Les « métiers d’art », entendez par là les bijoutiers, orfèvres, joailliers, horlogers, diamantaires ou ouvriers en instruments de musique, sont des professions anciennes et hautement qualifiées. Il n’est donc pas étonnant qu’elles soient parmi les plus précocement organisées, notamment au sein de société de secours mutuels. La plus ancienne, la Société des orfèvres voit ainsi le jour en 1791, imitée ultérieurement par une douzaine d’autres, en particulier à Paris. Les métiers d’art figurent également parmi les premiers à se doter de structures syndicales, avec la naissance de la Chambre syndicale des ouvriers de l’orfèvrerie en 1867. Quelques années plus tôt, le patronat s’était fédéré au sein de l’Union Française de la Bijouterie, Joaillerie, Orfèvrerie, des Pierres et des perles (1864).

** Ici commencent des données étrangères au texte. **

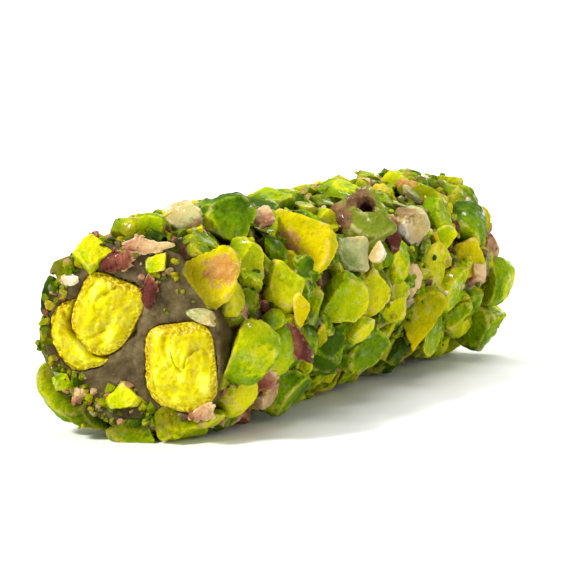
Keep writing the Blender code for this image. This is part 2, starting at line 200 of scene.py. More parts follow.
class Recipe:
    """A material that is built from wires and ends in a Principled BSDF."""

    def __init__(self, name):
        self.material = bpy.data.materials.new(name)
        self.material.use_nodes = True
        self.tree = self.material.node_tree
        self.shader = self.tree.nodes["Principled BSDF"]

    def feed(self, socket, value):
        """Link a wire to a socket, or set the socket to a plain value."""
        if isinstance(value, Wire):
            self.tree.links.new(value.socket, socket)
        else:
            socket.default_value = value

    def node(self, kind, settings=None, sockets=None, output=0):
        made = self.tree.nodes.new(kind)
        for setting, value in (settings or {}).items():
            setattr(made, setting, value)
        for key, value in (sockets or {}).items():
            self.feed(made.inputs[key], value)
        return Wire(self, made.outputs[output])

    def attribute(self, name):
        return self.node("ShaderNodeAttribute", {"attribute_name": name}, output="Fac")

    def place(self):
        return self.node("ShaderNodeTexCoord", output="Object")

    def noise(self, size, detail=2.0, roughness=0.5):
        """Cloudy pattern whose blots are about size across, from 0 to 1."""
        sockets = {"Vector": self.place(), "Scale": 1 / size, "Detail": detail, "Roughness": roughness}
        return self.node("ShaderNodeTexNoise", {}, sockets)

    def cells(self, size):
        """Distance to the nearest of many scattered points that lie about size apart."""
        return self.node("ShaderNodeTexVoronoi", {}, {"Vector": self.place(), "Scale": 1 / size})

    def ramp(self, factor, *stops):
        """Colours along a factor. Each stop is a position from 0 to 1 and a screen colour."""
        made = self.node("ShaderNodeValToRGB", {}, {"Fac": factor})
        elements = made.socket.node.color_ramp.elements
        while len(elements) < len(stops):
            elements.new(1)
        for element, (position, *colour) in zip(elements, stops):
            element.position = position
            element.color = shade(*colour)
        return made

    def mix(self, factor, first, second, blend="MIX"):
        settings = {"data_type": "RGBA", "blend_type": blend}
        return self.node("ShaderNodeMix", settings, {"Factor": factor, 6: first, 7: second}, output=2)

    def bump(self, height, distance, strength=1.0):
        sockets = {"Height": height, "Distance": distance, "Strength": strength}
        return self.node("ShaderNodeBump", {}, sockets)

    def finish(self, **sockets):
        """Set the shader's sockets; an underscore in a name stands for a space."""
        for key, value in sockets.items():
            self.feed(self.shader.inputs[key.replace("_", " ")], value)
        return self.material


def shade(red, green, blue):
    """Linear colour of a screen colour given from 0 to 255."""
    channels = [value / 255 for value in (red, green, blue)]
    return (*[((value + 0.055) / 1.055) ** 2.4 if value > 0.04 else value / 12.92 for value in channels], 1)


print("yellow of a kernel, linear:", [round(value, 3) for value in shade(235, 225, 10)])

# %% [markdown]
# ## Where everything sits
# A place on the side of the roll is told by two numbers: how far along the axis, and the angle around it.
# The same rules made the solids, so a fine piece that follows them lands in its solid. The cut faces are
# turned a little, because the knife didn't go through straight.

# %% Shape of the roll
ROLL_LENGTH = 80 * MM
CORE_RADIUS = 11.0 * MM
SIDE_WAVES = ((0.3 * MM, 2, 60), (0.2 * MM, 3, -110))   # height, number around, and turn per metre along
SAG = 0.6 * MM                      # the front end hangs toward its lower right by this much
SAG_AROUND = math.radians(-50)
FRONT_TURN = math.radians(10)
BACK_TURN = math.radians(4)
SUNK = 1.2 * MM                     # how deep a piece of the coat is pressed in
FLOOR_PRESS = 0.35 * MM
GOLDEN_ANGLE = math.pi * (3 - math.sqrt(5))


def face_frame(end):
    """Frame on a cut face: X across, Y up, Z out of the roll. end is -1 for the front and 1 for the back."""
    turn = FRONT_TURN if end < 0 else BACK_TURN
    out = Vector((math.sin(turn), end * math.cos(turn), 0))
    up = Vector((0, 0, 1))
    made = Matrix((up.cross(out), up, out)).transposed().to_4x4()
    made.translation = Vector((0, end * ROLL_LENGTH / 2, AXIS_HEIGHT)) + CENTRE_SHIFT
    return made


def core_radius(along, around):
    """Side of the Turkish delight: nearly round, with shallow waves and a sag at the front end."""
    front_share = 0.5 - along / ROLL_LENGTH
    sag = SAG * front_share * math.cos(around - SAG_AROUND)
    waves = sum(height * math.sin(count * around + turn * along) for height, count, turn in SIDE_WAVES)
    return CORE_RADIUS + sag + waves


def place_along(share, around, inset=0.0):
    """Place along the roll, from share 0 at the front face to 1 at the back face, which are both turned."""
    sideways = CORE_RADIUS * math.cos(around)
    front = -ROLL_LENGTH / 2 + sideways * math.tan(FRONT_TURN) + inset
    back = ROLL_LENGTH / 2 - sideways * math.tan(BACK_TURN) - inset
    return front + (back - front) * share


front_edges = [round(place_along(0, around) / MM, 1) for around in (math.pi, 0)]
print("front face from", front_edges[0], "to", front_edges[1], "mm along")

# %% [markdown]
# ## The chopped pistachio, piece by piece
# Chopped nuts look random, but the eye knows the big ones. So the pieces that stand out are listed one by
# one: where each lies, its size, how it is turned, which shape it has, and its finish with a tone from 0,
# the deepest, to 1, the palest. The rest of the coat follows a rule further on.

# %% The pieces that stand out
Bit = namedtuple("Bit", "along around length width height turn lean kind seed finish tone sway",
                 defaults=(0.0,))

LARGE_PIECES = {
    "piece_rim_lobe": Bit(-38.6, 219, 8.2, 6.4, 5.2, 80, 15, "lobe", 4, "green", 0.82),
    "piece_dark_block": Bit(-25.5, 69, 9.0, 7.0, 5.0, 25, 20, "nugget", 1, "green", 0.20),
    "piece_gold_half": Bit(-37.8, 36, 7.6, 6.4, 4.2, 210, 45, "shard", 0, "yellow", 0.73),
    "piece_green_kidney": Bit(-34.2, -10, 8.2, 7.6, 5.0, 5, 24, "lobe", 3, "green", 0.70),
    "piece_yellow_shard": Bit(-15.0, 40, 8.8, 7.6, 4.2, 60, 35, "shard", 1, "yellow", 0.75),
    "piece_olive_knob": Bit(0.5, 43, 8.6, 8.4, 6.0, 20, 30, "nugget", 3, "olive", 0.72),
    "piece_green_shard": Bit(-11.5, 6, 7.8, 6.6, 4.6, 0, 25, "shard", 2, "green", 0.52),
    "piece_green_nugget": Bit(-3.0, -27, 8.4, 7.2, 5.0, 30, 20, "nugget", 4, "green", 0.42),
}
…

Les métiers d’art participent activement à la Commune de Paris. On doit d’ailleurs à l’un d’eux, Léo Frankel, ouvrier bijoutier d’origine hongroise, les principales mesures sociales communardes. L’écrasement de la Commune n’éteint pas la combativité ouvrière. Dès novembre 1871, les bijoutiers parisiens sont en grève pour réduire la durée du travail, avant de reconstituer leur syndicat en 1872. D’autres métiers d’art suivent cet exemple, chez les monteurs en boîtes d’argent de Besançon ou les bijoutiers de Marseille. Fin 1899, une Union des syndicats de la bijouterie et similaires voit le jour, transformée en 1901 en Fédération CGT des syndicats de la bijouterie et de l’orfèvrerie. Elle ne compte alors que 6 syndicats – tous parisiens – et 1 400 adhérents. Parmi les luttes de cette période, celle des horlogers de Cluses de 1904 a été marquante. La grève, déclenchée contre le licenciement d’ouvriers s’achève dans un bain de sang, avec trois morts et de nombreux blessés. Au congrès d’unification des métaux, en 1909, la Fédération de la bijouterie et de l’orfèvrerie, qui regroupe 15 syndicats et 2 250 adhérents, repousse la fusion avec la FTM-CGT.
Mise en sommeil durant la Première Guerre mondiale, la Fédération est affaiblie par la scission syndicale de 1921. Une majorité de ses syndicats, notamment parisiens, rallie la CGTU, tandis que huit syndicats, en particulier lyonnais, restent à la CGT. Les deux fédérations CGTU et CGT, respectivement dirigées par Louis Sancier et André Trivery se réunifient en 1936. Après la Seconde Guerre mondiale, la Fédération se reconstitue et accueille avec réserve la « bataille de la production ». Lors de la scission de 1947, seuls les syndicats de Septmoncel et de Saint-Claude rejoignent Force ouvrière, tandis que celui de Bordeaux opte pour l’autonomie. Ce qui représente tout de même un millier d’adhérents en moins, sur les 5 000 revendiqués. Louis Sancier, secrétaire général de la Fédération, est remplacé par Émile Landré, du bijou parisien, à son décès en 1956. Jacques Veicle lui succède en 1967 à la tête d’une Fédération marquée par l’atomisation du salariat en une multitude de métiers très qualifiés, dans de petites entreprises artisanales. En dépit de ces obstacles, des luttes importantes sont menées, comme à l’horlogerie Hénin en mai-juin 1952 ou chez Christofle en 1955 et en 1960. Les grèves de mai-juin 1968 entraînent un regain d’activité, sur les salaires, les retraites complémentaires, l’apprentissage ou encore le travail à domicile. Parmi les avancées, une convention collective nationale est obtenue en juin 1970, ainsi que la création de quatre nouveaux certificats d’aptitude professionnelle en 1973-1974.
En novembre 1973, l’adhésion des métiers d’art est ratifiée par le congrès de la FTM-CGT, ainsi que leur regroupement dans une Union des syndicats des industries des métaux d’art (USIMA) comprenant 1 900 adhérents dans 23 syndicats. Mais les métiers d’art sont à la veille de grands bouleversements comme l’accentuation de la concurrence étrangère, une concentration accrue dans le bijou fantaisie ou les instruments de musique, la montée en puissance de la montre à quartz, le repli sur le haut de gamme et des productions à haute valeur ajoutée.